Führt man sich die Grundidee der Wohneigentumsförderung (WEF) mit Vorsorgegeldern vor Augen, sollte es kein Entweder-oder geben. Ursprünglich ging man davon aus, dass Wohneigentum werterhaltend ist und somit dem Vorsorgegedanken nicht widerspricht. Allerdings setzt dies voraus, dass die Investition in Wohneigentum nachhaltig ist und im Wert eher steigt. Ist dies der Fall, kann das Wohneigentum beispielsweise bei finanziellen Problemen verkauft und die Hypothek inklusive allfälliger Vorbezüge mit dem Verkaufserlös zurückbezahlt werden.

Für den WEF-Beansprucher entsteht dadurch kein finanzieller Schaden?

Genau. Ebenfalls vereinbar mit dem Vorsorgegedanken ist der Vorbezug, wenn damit die Wohnkosten aufgrund einer tieferen Belehnung mindestens im Umfang der Rentenkürzung reduziert werden können. Gegeben ist dies, wenn mit dem Vorbezug beispielsweise die Hypothek amortisiert oder beim Erwerb nicht ein umso teureres Wohneigentum finanziert wird

Was geschieht, wenn das vorbezogene Geld dennoch in ein teureres Wohneigentum investiert wird?

Dann resultiert für die Vorbezügerin dennoch kein finanzielles Problem im Alter, solange sie während ihres Erwerbslebens mit einem steigenden Einkommen rechnen kann. Ist dies der Fall, kann die Hypothek amortisiert oder das Geld für das Alter gespart werden. Den gleichen Effekt hat ein Vermögenszuwachs aus Erbschaften, Erbvorbezug oder Schenkung. Treten diese Bedingungen jedoch nicht ein, kommt es zu Einbussen.

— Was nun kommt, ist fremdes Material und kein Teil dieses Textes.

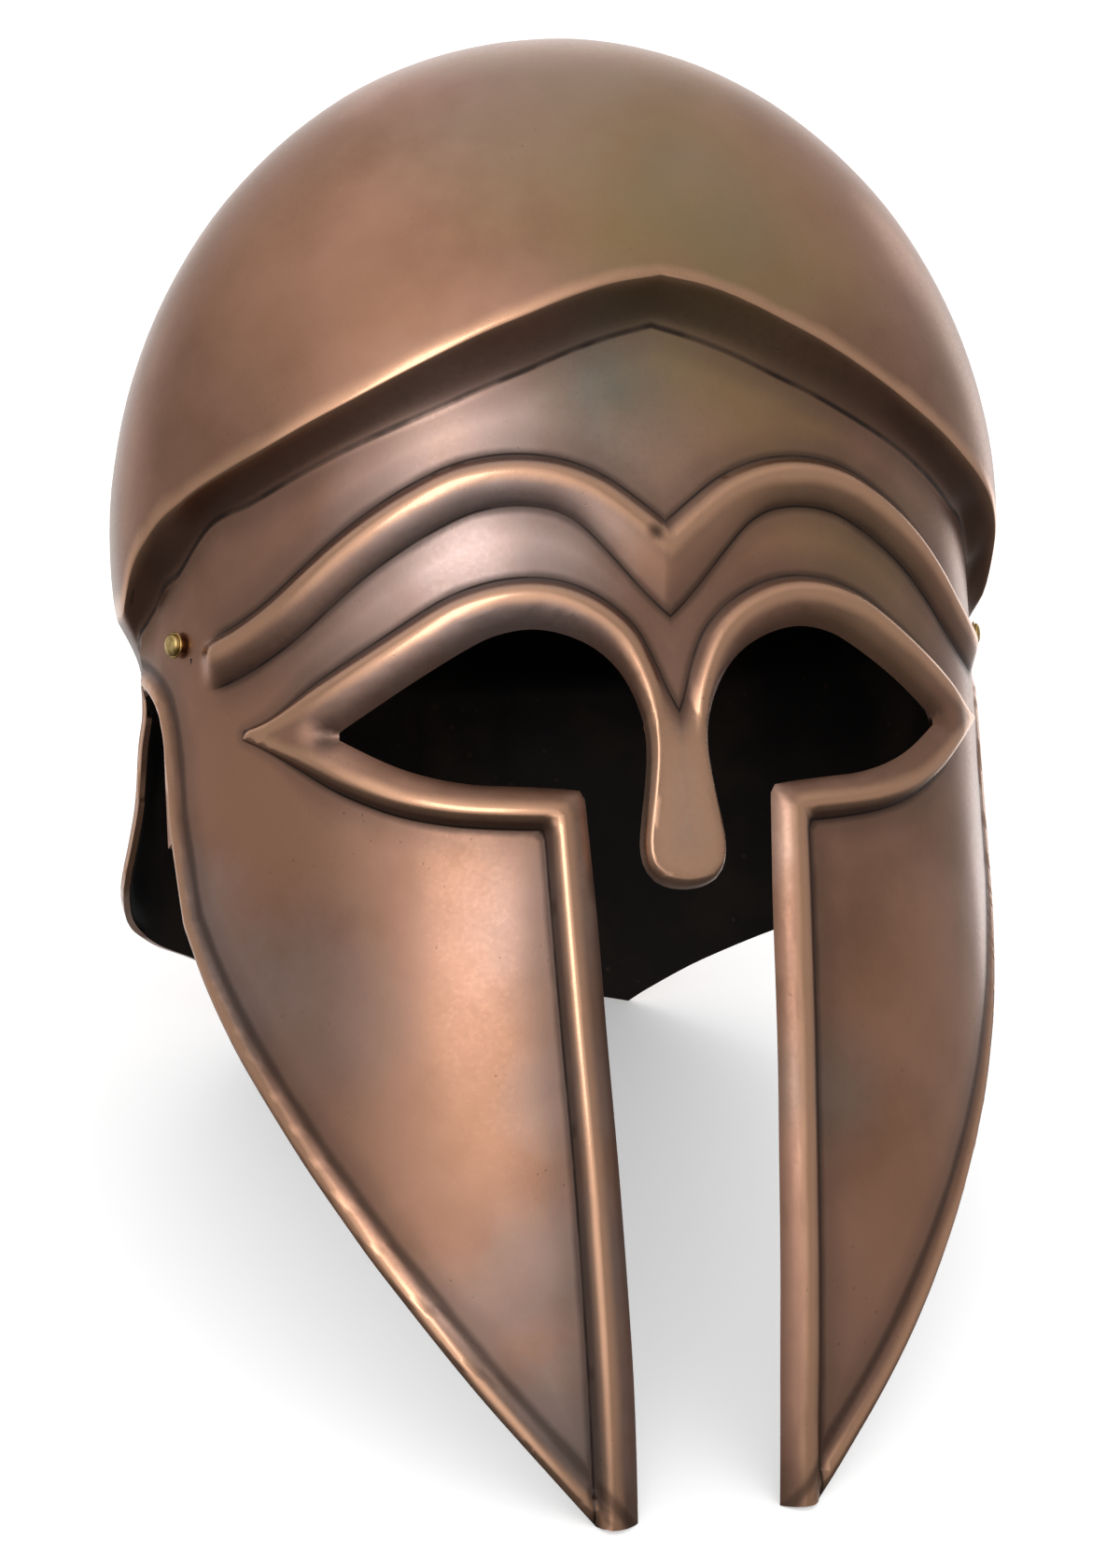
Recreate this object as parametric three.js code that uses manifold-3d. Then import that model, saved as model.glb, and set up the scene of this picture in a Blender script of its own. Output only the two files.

«Bei einem Vergleich zwischen traditionellem Wohneigentum und Wohneigentum auf Zeit zeigen unsere Modellrechnungen, dass sich WAZ umso mehr rentiert, je höher der Hypothekarzinssatz liegt.»

Yvonne Seiler Zimmermann

Und bei einer Verpfändung?

Hier wird ebenfalls von steigendem Einkommen oder Vermögen ausgegangen. Nur dadurch wird es möglich, die hohen Wohnkosten, die aufgrund der hohen Belehnung durch Verpfändung entstanden sind, durch Amortisation zu reduzieren.

«Wohneigentum auf Zeit» haben Sie vor rund fünf Jahren als Lösung für jene angepriesen, die sich kein Haus «für immer» leisten können. Wie viel Zuspruch hat dieser Lösungsansatz in der Praxis gefunden?

Die Akzeptanz ist sowohl bei Investoren wie auch bei potenziellen Bewohnerinnen und Bewohnern hoch. Das hat unsere Erhebung aus dem Jahr 2017 gezeigt. 72 Prozent der Wohneigentümer können sich vorstellen, «Wohneigentum auf Zeit» (WAZ) zu erwerben. Bei den Mietenden ist die Zustimmung mit 78 Prozent noch höher. Neben den tieferen Wohnkosten wird auch als positiv empfunden, dass man sich nach Ende der Laufzeit nicht um den Verkauf des Objektes kümmern muss.

Also ein Modell für die Zukunft?

WAZ trifft den heutigen Zeitgeist, da das Bedürfnis, ein Leben lang etwas besitzen zu müssen, einem Denken in Lebensphasen weicht. Denn in jeder Lebensphase ändern sich die Bedürfnisse. Zudem trägt Wohneigentum auf Zeit auch dem Nachhaltigkeitsaspekt Rechnung: Durch die optimale Bewirtschaftung können Gebäude auch energetisch besser unterhalten und Bodenressourcen geschont werden.

Wie wirkt sich die aktuelle Lage am Schweizer Immobilienmarkt auf diese Eigentumsform aus?

Bei einem Vergleich zwischen traditionellem Wohneigentum und Wohneigentum auf Zeit zeigen unsere Modellrechnungen, dass sich WAZ umso mehr rentiert, je höher der Hypothekarzinssatz liegt. Insofern spielt die aktuelle Lage mit steigenden Zinsen dieser neuen Eigentumsform eindeutig in die Hand.